During this period, interpretation split into two distinct methodologies that still define the practice today: Xiangshu (Image and Number) and Yili (Meaning and Principle). This was the era of Correlative Cosmology, where every line of a hexagram was meticulously linked to the 12 months, the 24 solar terms, and the Five Phases.
| School / Innovator | The Signature Move | Practical Impact |
|---|---|---|
| Xiangshu (Image/Number) | Correlating lines with the calendar | Created a “Cosmic Clock” to predict droughts or political shifts |
| Yili (Meaning/Principle) | Focusing on the moral text | Used hexagrams as case studies for ethical leadership |
| Jing Fang (Najia System) | Linking lines to Stems and Branches | The foundation of modern professional divination (Wen Wang Gua) |
| Meng Xi (Gua Qi) | Matching hexagrams to seasons | Established the rhythm of energy throughout the year |
The Birth of the Eight Palaces
The most technically significant achievement of the Han was the Ba Gong (Eight Palaces) system, developed by the master Jing Fang. He recognized that the 64 hexagrams weren’t random — they belonged to families or Palaces based on their core elemental energy.

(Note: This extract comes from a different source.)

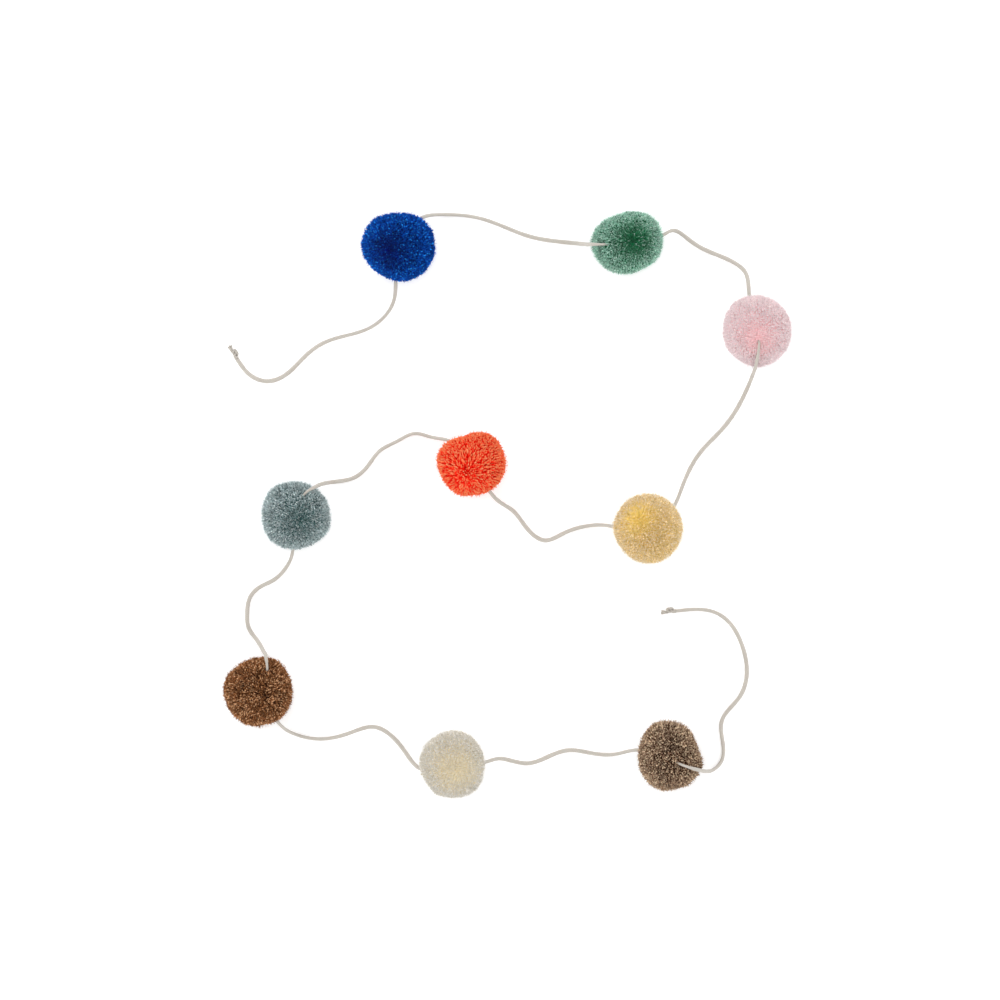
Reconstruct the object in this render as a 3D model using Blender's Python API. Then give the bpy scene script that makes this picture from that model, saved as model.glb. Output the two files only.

This system transformed the I Ching into a dynamic engine. It introduced the Generation Line (Shi) and the Response Line (Ying). Instead of simply reading a story about a “Well” or a “Mountain,” a Han diviner could look at a hexagram and say: “You are the 3rd line (the Subject), and your obstacle is the 6th line (the Object). Because you are Earth and the obstacle is Wood, you are currently being controlled.”
Hierarchy and Timing in Real Life
You recognize the Han Dynasty’s influence whenever you hear someone describe “Line 5” as the ruling line or “Line 2” as the servant line. Han scholars mapped the six positions to social hierarchy:
- Line 1 — Commoner
- Line 2 — Official
- Line 3 — Local Lord
- Line 4 — Minister
- Line 5 — Ruler / CEO
- Line 6 — Retired Sage
In a practical context: if your “Self” line is Line 1 but you are trying to act like the leader at Line 5, the Han system identifies this as out of alignment. The failure isn’t your idea; it’s your position.
Practical Application
To work with Han-era insights in your practice:
- Check correctness (Dang-Wei): Are your solid (Yang) lines in odd positions? Are your broken (Yin) lines in even positions? If not, you are “Incorrect” — change your behavior to match your actual role.
- Consult the Host and Guest: Identify the Shi (Self) and Ying (Other) lines. This tells you who holds the power in a negotiation before a word is spoken.
- Respect the season: A Fire project started in a Water month is effectively constrained. The Han system teaches us to wait for the season to turn rather than forcing results against the current.
Closing Synthesis
The Han Dynasty took a collection of ancient shamanic omens and turned it into a universal science. It gave us the technical tools (Xiangshu) and the social framework (Yili) that allow us to move beyond guessing and into calculating the flow of change. By studying this era, we realize that we are not victims of fate — we are participants in a vast, interlocking system of time, position, and energy.